Как раз в эпоху Гёте парадоксальное соединение «солнечности» и слепоты нередко принимало кризисные и трагические для искусства
формы [888] . Гетевский Фауст в своей старческой дряхлости произносит такие слова:
Die Nacht scheint tiefer tief hereinzudringen,
Allein im Innern leuchtet helles Licht
(«Ночь все сгущается, но внутри сияет яркий свет»; стихи 11499— 11500). Наступающую слепоту Фауст принимает за ночь — ночь внешнего, но у его внутреннего света — лишь мнимый выход наружу, потому что происходящее в самой реальности (роют могилу для Фауста) и внутренние видения Фауста никак не согласуются друг с другом, — перед самой смертью Фауста они, напротив, резко расходятся и звучат кричащим диссонансом. Это подлинно трагедийная сцена (которую нередко подслащивают толкователи гетевского «Фауста») — апофеоз внутреннего фаустовского «воления» (не свершений!) только предстоит. Фаустовский свет души в этом его конце — чисто поэтический, эстетический, редуцированный до «сотворчества в себе», т. е. такой свет лишен силы к выражению «своего» вовне. Это — трагическая вывернутость отношений внутреннего и внешнего, отношений внутреннего и внешнего видения (Гегель сказал бы: «только внутреннее» полагается как «только внутреннее», и оттого оно есть «только внешнее» [889] ), но, конечно, эта сцена гетевского «Фауста» заключает в себе одновременно и своего рода триумф поэтического, сотворческого, художественного видения как такового [890] .

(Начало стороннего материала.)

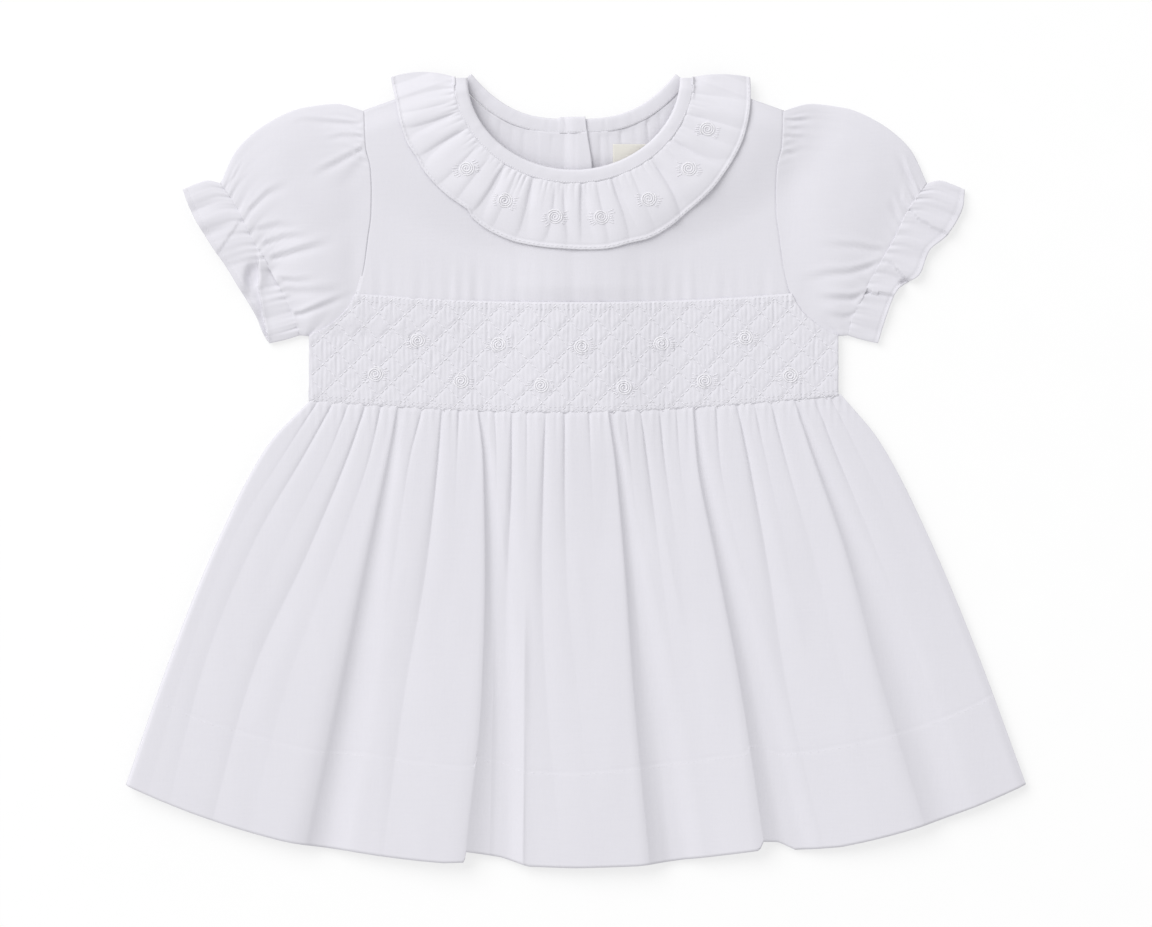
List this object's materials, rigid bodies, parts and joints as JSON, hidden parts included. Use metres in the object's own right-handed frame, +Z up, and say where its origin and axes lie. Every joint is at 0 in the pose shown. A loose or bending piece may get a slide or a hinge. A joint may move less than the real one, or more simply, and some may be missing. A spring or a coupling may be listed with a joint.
{
  "type": "toddler dress",
  "caption": "Short-sleeved toddler dress with a frilled round neck, smocked chest band, puffed sleeves and gathered skirt, laid flat on its back.",
  "frame": {"origin": "on the surface that the dress lies on, under the middle of its outline", "axes": "+X across the dress to the right side as seen from the front, +Y from the hem to the neck, +Z up off the surface, out of the dress's front"},
  "size_m": [0.476, 0.4201, 0.0115],
  "materials": {
    "white_cotton": "plain-woven white cotton lawn, matt, slightly cool",
    "smocked_cotton": "white cotton drawn into fine pleats by white smocking thread, matt",
    "cotton_trim": "white cotton bias strip, pressed smooth",
    "embroidery_thread": "white stranded cotton, soft sheen",
    "cream_label": "bare cream woven label",
    "button_shell": "white pearly button, polished"
  },
  "bodies": {
    "root": {"bodice_front_yoke": "white_cotton", "smocked_band": "smocked_cotton", "bodice_back_left": "white_cotton", "bodice_back_right": "white_cotton", "neck_binding_front": "cotton_trim", "neck_binding_back_left": "cotton_trim", "neck_binding_back_right": "cotton_trim", "collar_frill_front": "white_cotton", "collar_frill_back_left": "white_cotton", "collar_frill_back_right": "white_cotton", "neck_label": "cream_label", "back_button_1": "button_shell", "back_button_2": "button_shell", "back_button_3": "button_shell", "skirt_front": "white_cotton", "skirt_back": "white_cotton", "sleeve_left": "white_cotton", "sleeve_right": "white_cotton", "sleeve_frill_left": "white_cotton", "sleeve_frill_right": "white_cotton"}
  },
  "joints": []
}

Вильгельм Генрих Вакенродер и романтический культ Рафаэля
Один образ Рафаэля, строфа Клопштока, ария Перголези — чтобы напитать глаза и уши и сердце возвышенным наслаждением, искать ли мне большего!
(Лафатер, «Физиогномические фрагмент» [891] )
В самом конце 1796 года у видного, уважаемого берлинского издателя и типографа Иоганна Фридриха Унгера вышла, без указания имени автора, книга, озаглавленная «Сердечные излияния монаха — любителя искусств» [892] . Она была составлена из статей об искусстве молодого юриста Вильгельма Генриха Вакенродера, и, отдавая ее в печать, ближайший друг автора, человек предприимчивый и плодовитый писатель Людвиг Тик поместил между ними две-три свои работы [893] . Автору же книги оставалось жить недолго, и при своем совсем юном возрасте он не был обременен ни солидным художественным опытом, ни слишком основательными знаниями [894] . Не был он и писателем, если профессиональная работа писателя подразумевает непрерывность словесного творчества, его известную интенсивность, выставление себя напоказ, что как раз подтверждает пример Тика.
Издавать свою работу, не называя своего имени, — для XVIII века это не редкость, но анонимность «Сердечных излияний» заключала в себе большой секрет — скрытый от сочинителя уже потому, что сам замысел книги вынуждал его скромно таиться за художественно тонко продуманным образом «монаха — любителя искусств» [895] . Этот секрет объясняет нам неувядающую свежесть книги [896] , к которой не перестают обращаться историки искусства и литературы и о которой не забывают читатели. За объяснением стоит своего рода необъяснимость — как бы противоречащая простоте и скромности книги. «Необъяснимость» здесь — все равно что неповторимость однократно созданного, созданного как единственный экземпляр своего вида, и секрет — в простоте гениального, промолвленного в нужный момент слова, в единственный момент, когда история переворачивает очередную свою страницу. Вот причина, почему так трудно отнести эту книгу к какому-либо литературному жанру [897] . Отсюда же десятилетия непосредственного ее воздействия. Отсюда же и та особая объективность созданного согласно внешней необходимости эпохи, как бы по ее наущению, текста — каким бы субъективным излиянием ни казался он иной раз, — когда внутренние возможности автора, его художественные потенции и знания кажутся уже почти не существенными. Задача, взятая на себя молодым сочинителем, выразившим историческую потребность, была даже не во всем благодарной.